Obwohl ich derzeit nicht ständig umherreise, lebe ich mit dem Rat meiner Urgroßmutter im Ohr. So, als wäre man noch auf der Suche nach dem perfekten Platz, wo man sein Leben verbringen will. Nun, ganz so ist es nicht. Oder vielleicht doch? Ehrlich gesagt, manchmal bin ich mir nicht sicher. Ich denke nicht explizit ans Auswandern. Ich weiß nur wo sich meine nächste Destination befindet; in Italien. Ob irgendwann vielleicht für längere Zeit kann ich nicht ausschließen. Nicht ganz unerheblich ist die geografische Nähe zu Berlin/Deutschland.
Reisen ist auch deshalb so wertvoll, weil jede Reise letztlich zu einem selbst führt. Es macht die Gedanken frei. Und genau das brauche ich gerade.

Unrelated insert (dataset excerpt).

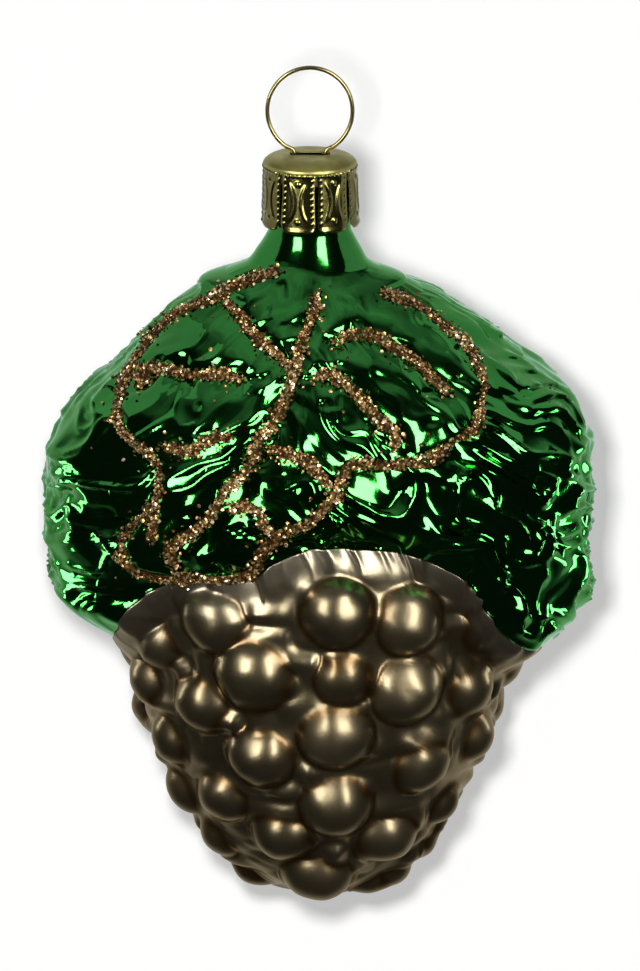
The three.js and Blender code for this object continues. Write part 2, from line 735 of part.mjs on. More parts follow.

Mit diesen Gedanken und der Vorfreude rieche ich schon die Olivenhaine auf den Hügeln der Toskana, die Zypressen, Zitronen und den süßen Duft der Bäume, Blüten oder den der Pinien. Den einmaligen sommerlichen Toskana-Duft und den Duft des Meeres. Ich spüre die Brise auf meiner Haut. Ich sehe vor meinen Augen die Violett- und Goldtöne in der Landschaft. Grandiose Sonnenauf- und Untergänge.
Die Buchten und bunten Häuser von Portofino an der Riviera und Positano an der Amalfiküste mit einer Synthese aus Okzident und Orient vor Augen. Die Schönheit und Romantik der Inseln Capri, Ischia oder der benachbarten noch nicht überlaufenden Insel Procida mit arabischen Einflüssen. Und die zahllosen Strände. Ich kann das Land förmlich schmecken.
Ganz abgesehen von der schier überwältigten Anzahl an kulturellen Reichtümern. Italien, die Heimat von bedeutenden Künstlern und Architekten wie
Leonardo da Vinci, Michelangelo, Raffael, Bellini, Botticelli oder Galileo Galilei, Bartolommeo, Palladio und Vasari, ist ein unübertroffenes und faszinierendes Freilichtmuseum.
Bald ist es soweit. Und ich kann mich wieder fallen lassen, in die Leichtigkeit des Seins und kultivierte Lebensart. Das ist für mich das wahre Leben. Und das kann niemals zu schön sein.
Ci vediamo presto, mia cara.
Zum Schluss sei noch ein Film erwähnt, der genau diese „Leichtigkeit“ wiedergibt;
„Call me by your Name“ von Luca Guadagnino.
Ein Film der vor allem eines ist, wie Italien selbst; einfach schön.